Assertive communicators might say, "I feel disrespected" instead of "You're disrespectful." This communication style shifts the focus from accusations to the subject matter, which builds trust and promotes meaningful conversations in the workplace. 

Assertive communicators are empathetic. They listen to others to understand where they are coming from while simultaneously defending their own needs, feelings, and thoughts. People often confuse assertiveness for aggressiveness. Here's how they are different: 

  • Assertive communicators use active listening to understand the perspectives of others.

  • Assertive people aim for a win-win situation for both sides—their empathy allows the other party to feel heard and reciprocate active listening.

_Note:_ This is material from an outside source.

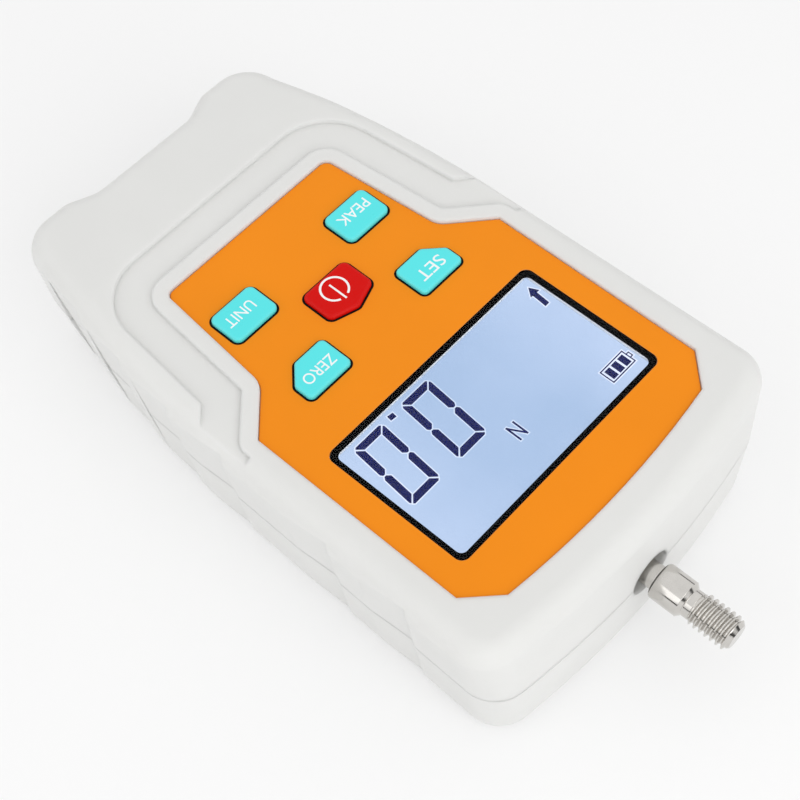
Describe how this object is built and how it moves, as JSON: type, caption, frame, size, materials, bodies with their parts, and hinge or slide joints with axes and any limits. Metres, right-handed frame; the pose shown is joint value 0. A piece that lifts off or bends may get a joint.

  • They talk directly and clearly, but not harshly or contemptuously 

How to Become an Assertive Communicator

Assertive communication is the best way to promote respectful and stronger interpersonal relationships in the workplace. The key to becoming an assertive communicator is considering other people's viewpoints before conveying your message. Empathy signifies emotional intelligence. Other things to remember to sharpen your assertive communication skills include: 

  • Learn to stand for what you believe

  • Maintain eye contact and upright body posture when communicating

  • Communicate your feelings, thoughts, and ideas confidently

  • Use "I" statements to take ownership and prevent attacking the other party— for example, "I respect your rights, but I'm also entitled to express myself respectfully."

Become an Effective Communicator

You've learnt the four communication styles in the workplace. Apply that knowledge accordingly to foster productive conversations and bolster interpersonal skills. Remember, most people don't use one communication style when interacting in the workplace; each type might work better occasionally. But assertive communication is what you should strive for in most situations.